New Ubuntu Linux Kernel Security Updates Fix 12 Vulnerabilities

Ubuntu

Canonical published new Ubuntu Linux kernel security updates for all of its supported releases to patch several vulnerabilities discovered lately by various security researchers.

Affecting the Linux 5.3 kernel in Ubuntu 19.10 and Ubuntu 18.04.4 LTS, Linux 5.0 and 4.15 kernels in Ubuntu 18.04 LTS, as well as Linux 4.15 and 4.4 kernels in Ubuntu 16.04 LTS, the new security patch fixes an issue found in the Intel Wi-Fi driver (CVE-2019-16234), which could allow a local attacker to crash the system by causing a denial of service.

Also fixed in the aforementioned Ubuntu kernels are a race condition (CVE-2020-8648) discovered in Linux kernel’s virtual terminal implementation and a flaw (CVE-2020-9383) discovered by Jordy Zomer in the floppy driver, and a race condition (CVE-2019-19768) discovered by Tristan Madani in the block I/O tracing implementation. All these issues could allow a local attacker to either crash the system or expose sensitive information.

Affecting the Linux 5.3 kernel in Ubuntu 19.10 and Ubuntu 18.04.4 LTS, as well as the Linux 4.15 kernel in Ubuntu 18.04 LTS and Ubuntu 16.04 LTS, the new kernel update patches a stack buffer overflow (CVE-2020-10942) discovered in the vhost net driver. This could allow a local attacker with the ability to perform ioctl() calls on /dev/vhost-net to cause a denial of service (system crash).

On Ubuntu 19.10 systems running Linux kernel 5.3, the new security patch addresses a flaw (CVE-2020-8992) discovered by Shijie Luo in Linux kernel’s EXT4 file system implementation, which apparently failed to check for too-large journal sizes. This could allow a local attacker to cause a denial of service (soft lockup) by mounting a malicious EXT4 image.

On Ubuntu 18.04 LTS and Ubuntu 16.04 LTS systems running Linux kernel 4.15, the security update fixes three other issues, namely CVE-2020-11608, CVE-2020-11609, and CVE-2020-11668, affecting the OV51x USB Camera device driver, STV06XX USB Camera device driver, and Xirlink C-It USB Camera device driver. These could allow a physically proximate attacker to cause a denial of service (system crash).

On Ubuntu 16.04 LTS and 14.04 ESM systems running Linux kernel 4.4, the security update addresses a NULL pointer dereference (CVE-2019-16233) discovered in the QLogic Fibre Channel driver. This could allow a local attacker to cause a denial of service (system crash).

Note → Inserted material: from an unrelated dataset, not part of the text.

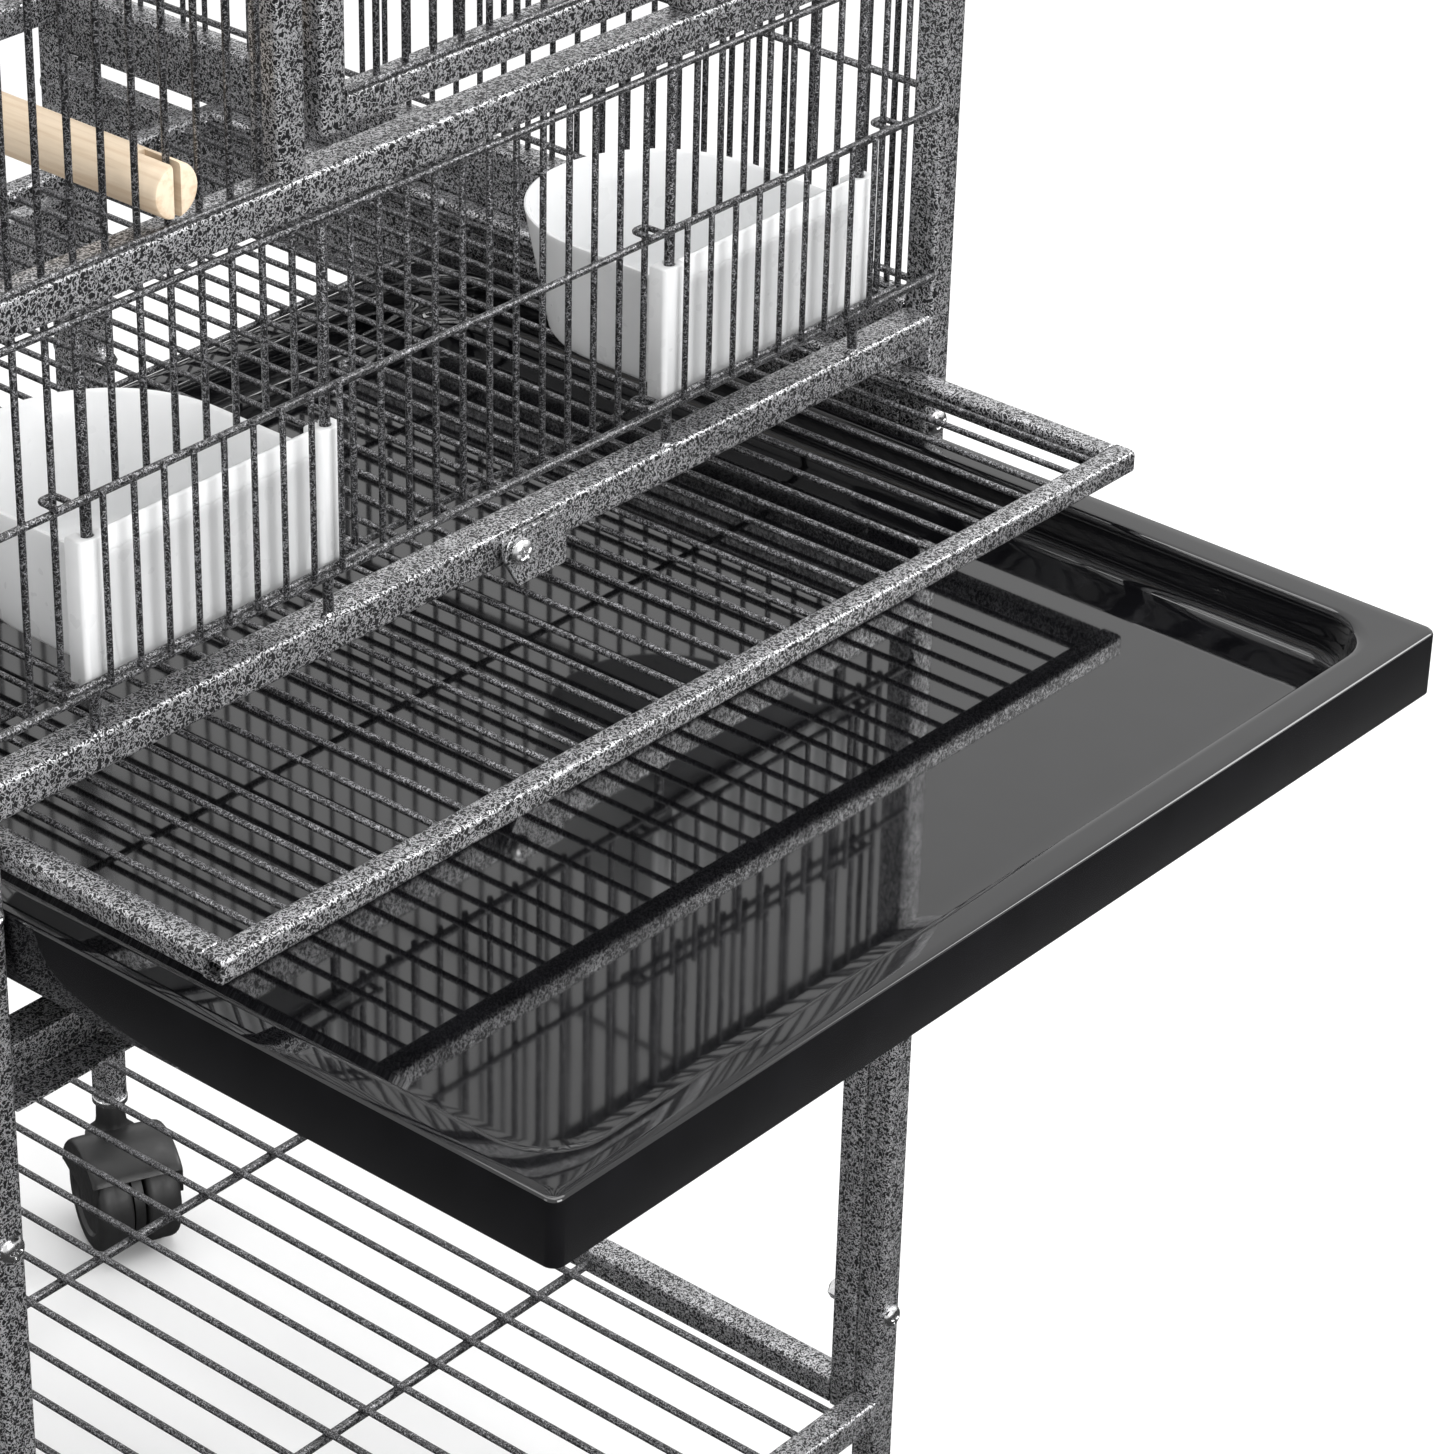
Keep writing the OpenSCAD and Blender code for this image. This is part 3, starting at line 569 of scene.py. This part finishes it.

Lastly, the new Ubuntu Linux kernel security update also fixes a flaw discovered by Al Viro and affecting s390x systems (CVE-2020-11884). The kernel was unable to properly perform page table upgrades for kernel sections using a secondary address mode, which could allow a local attacker to either crash the system by causing a denial of service or execute arbitrary code.

This security issue affects Ubuntu 19.10 and Ubuntu 18.04.4 LTS systems running Linux kernel 5.3, Ubuntu 18.04 LTS and Ubuntu 16.04 LTS systems running Linux kernel 4.15, and Ubuntu 20.04 LTS systems running Linux kernel 5.4.

Canonical urges all users to update their installations and install the new kernel versions (linux-image 5.3.0-51.44 on Ubuntu 19.10 64-bit, linux-image 5.3.0-51.44~18.04.2 on Ubuntu 18.04.4 LTS 64-bit and 32-bit, linux-image 4.15.0-99.100 on Ubuntu 18.04 LTS 64-bit and 32-bit, linux-image 4.15.0-99.100~16.04.1 on Ubuntu 16.04.6 LTS 64-bit and 32-bit, and linux-image 4.4.0-178.208 on Ubuntu 16.04 LTS 64-bit and 32-bit) as soon as possible.

New kernel versions are also available for Raspberry Pi devices, cloud environments, OEM processors, Snapdragon processors, as well as Amazon Web Services (AWS), Microsoft Azure Cloud, Oracle Cloud, Google Cloud Platform (GCP), and Google Container Engine (GKE) systems. A system reboot is required for the security issues to be corrected.